This poem became one of my favorites when
Raffi brought it up, turning it from something I vaguely remembered to something I've memorized. (Full text behind the cut at the bottom.)
Just now it occurred to me one of the reasons I like this poem so much: although it's supposedly in the traditional iambic pentameter, Yeats plays just fast and loose enough with the meter that it really feels like the ravings of a mad prophet. And, if I may, it echoes the theme of "everything we think so constant is starting to break up", in a less obvious/retarded way than starting out in strict meter and gradually dropping meter, rhyme, line length, and even punctuation and spelling at the bitter end. (If you saw a poem do that, wouldn't it just scream "bad emo poetry"? Totally unacceptable.)
Zooming in a bit, I particularly like the cadence of the first two lines, because the first line gives an allusion of being in a completely different meter:
- TUR ning and TUR ning in the WI de ning GYRE -- it sounds like dactylic tetrameter!
(Dactyl = STRONG-weak-weak.)
But if you cast the same line into strict iambic pentameter it sounds totally wrong:
- tur NING and TUR ning IN the WIDE ning GYRE -- ugh! Not only do you have to interpret the two turnings differently, but you have to cram widening into two syllables.
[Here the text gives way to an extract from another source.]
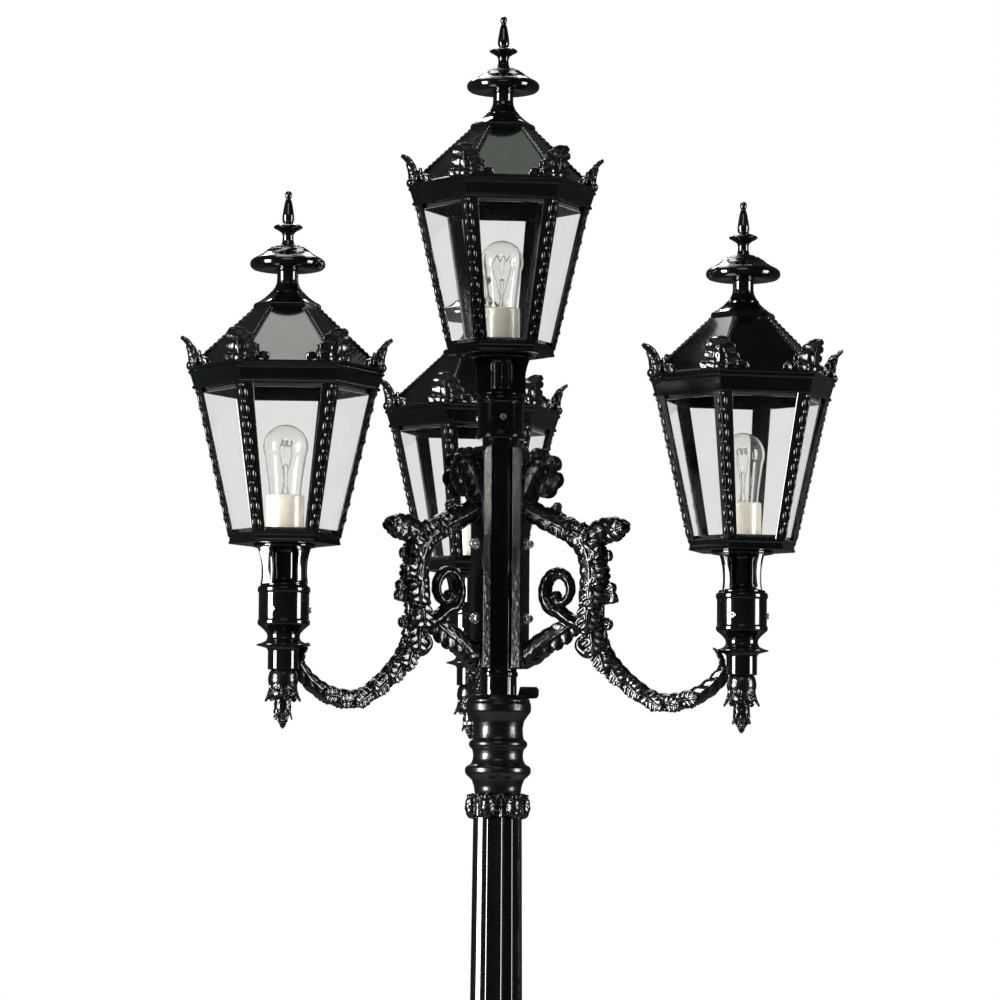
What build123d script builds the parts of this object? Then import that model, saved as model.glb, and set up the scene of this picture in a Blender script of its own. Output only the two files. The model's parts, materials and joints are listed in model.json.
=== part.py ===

Whereas, the second line fits perfectly into iambic pentameter:
- the FAL con CAN not HEAR the FAL con ER
So taken together, the first two lines play with your meter-perception in a very interesting way. Of course, consider these three lines from later on in the poem:
- The ceremony of innocence is drowned;
- The Second Coming! Hardly are those words out (/ When a vast image...)
- (a vast image... /) Troubles my sight: somewhere in sands of the desert
Just try reading those as "weak STRONG, weak STRONG, weak STRONG..." It just doesn't work. (Somewhere in sands of the desert is begging to be spoken like the first line, in dactyls.)
Now speak the lines aloud as if talking normally. Yeats forces you to read the lines as sentences, not as lines. Not only does it convince you that things are, in fact, falling apart; it's a sneaky cure to Middle-School Shakespeare Syndrome. Take any group of kids and introduce them to iambic pentameter, then have them read some Shakespeare. You'll have them stuttering and overenunciating the stresses and speaking each line separately, instead of just reading it and letting it flow smoothly like it's supposed to. Middle-School Shakespeare Syndrome applies to an awful lot of poetry (and not just poetry in iambic pentameter, either!). But it's awfully hard to make it apply to The Second Coming.
Turning and turning in the widening gyre
The falcon cannot hear the falconer;
Things fall apart; the center cannot hold;
Mere anarchy is loosed upon the world,
The blood-dimmed tide is loosed, and everywhere
The ceremony of innocence is drowned;
The best lack all conviction, while the worst
Are full of passionate intensity.
Surely some revelation is at hand;
Surely the Second Coming is at hand.
The Second Coming! Hardly are those words out
When a vast image out of Spiritus Mundi
Troubles my sight: somewhere in sands of the desert
A shape with lion body and the head of a man,
A gaze blank and pitiless as the sun,
Is moving its slow thighs, while all about it
Reel shadows of the indignant desert birds.
The darkness drops again; but now I know
That twenty centuries of stony sleep
Were vexed to nightmare by a rocking cradle,
And what rough beast, its hour come round at last,
Slouches towards Bethlehem to be born?